COLLECTED DATA:
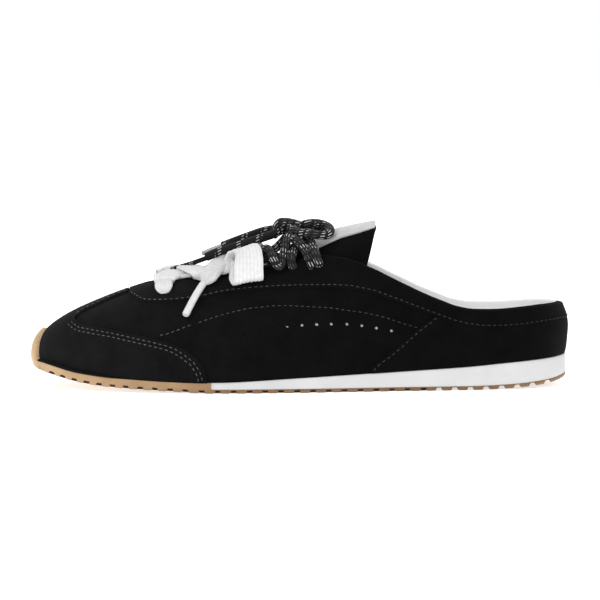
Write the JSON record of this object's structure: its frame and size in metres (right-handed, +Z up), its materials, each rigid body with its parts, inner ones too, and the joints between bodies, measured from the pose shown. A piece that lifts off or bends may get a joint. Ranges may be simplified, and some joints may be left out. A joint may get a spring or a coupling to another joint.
{
  "type": "sneaker mule",
  "caption": "Low backless sneaker, left foot, with a black suede upper, gum outsole, white midsole wedge and two laces",
  "frame": {"origin": "on the floor, under the middle of the shoe's length and width", "axes": "+X towards the heel, -X towards the toe, -Y towards the outer side of the foot, +Z up"},
  "size_m": [0.2677, 0.0922, 0.0829],
  "materials": {
    "overlay": "black suede with grey stitching",
    "lining": "matt off-white lining fabric",
    "foam": "matt white foam",
    "gum": "satin tan gum rubber, darker towards the heel",
    "rope_lace": "black round lace with white flecks",
    "suede": "black suede outside, white lining inside",
    "facing": "smooth white leather",
    "white_lace": "white woven flat lace"
  },
  "bodies": {
    "root": {"eyestay": "overlay", "heel_counter": "overlay", "insole": "lining", "midsole": "foam", "outsole": "gum", "rope_end_far": "rope_lace", "rope_end_near": "rope_lace", "rope_lace_bars": "rope_lace", "rope_lace_knot": "rope_lace", "rope_loop_near": "rope_lace", "rope_loop_rear": "rope_lace", "toe_guard": "overlay", "tongue": "suede", "tongue_facing": "facing", "upper": "suede", "white_end_far": "white_lace", "white_end_near": "white_lace", "white_lace_bars": "white_lace", "white_lace_knot": "white_lace", "white_loop_far": "white_lace", "white_loop_near": "white_lace"}
  },
  "joints": []
}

TASK DIRECTIONS:
Please set down the whole listing above without altering a single line.

EXERCISE SOLUTION:
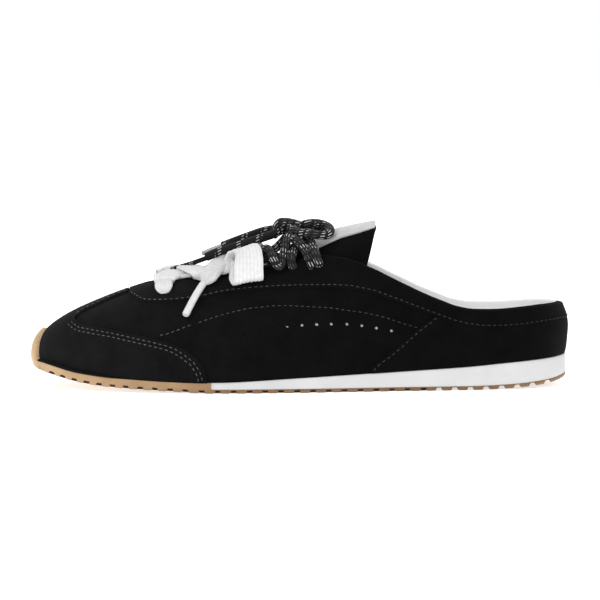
Write the JSON record of this object's structure: its frame and size in metres (right-handed, +Z up), its materials, each rigid body with its parts, inner ones too, and the joints between bodies, measured from the pose shown. A piece that lifts off or bends may get a joint. Ranges may be simplified, and some joints may be left out. A joint may get a spring or a coupling to another joint.
{
  "type": "sneaker mule",
  "caption": "Low backless sneaker, left foot, with a black suede upper, gum outsole, white midsole wedge and two laces",
  "frame": {"origin": "on the floor, under the middle of the shoe's length and width", "axes": "+X towards the heel, -X towards the toe, -Y towards the outer side of the foot, +Z up"},
  "size_m": [0.2677, 0.0922, 0.0829],
  "materials": {
    "overlay": "black suede with grey stitching",
    "lining": "matt off-white lining fabric",
    "foam": "matt white foam",
    "gum": "satin tan gum rubber, darker towards the heel",
    "rope_lace": "black round lace with white flecks",
    "suede": "black suede outside, white lining inside",
    "facing": "smooth white leather",
    "white_lace": "white woven flat lace"
  },
  "bodies": {
    "root": {"eyestay": "overlay", "heel_counter": "overlay", "insole": "lining", "midsole": "foam", "outsole": "gum", "rope_end_far": "rope_lace", "rope_end_near": "rope_lace", "rope_lace_bars": "rope_lace", "rope_lace_knot": "rope_lace", "rope_loop_near": "rope_lace", "rope_loop_rear": "rope_lace", "toe_guard": "overlay", "tongue": "suede", "tongue_facing": "facing", "upper": "suede", "white_end_far": "white_lace", "white_end_near": "white_lace", "white_lace_bars": "white_lace", "white_lace_knot": "white_lace", "white_loop_far": "white_lace", "white_loop_near": "white_lace"}
  },
  "joints": []
}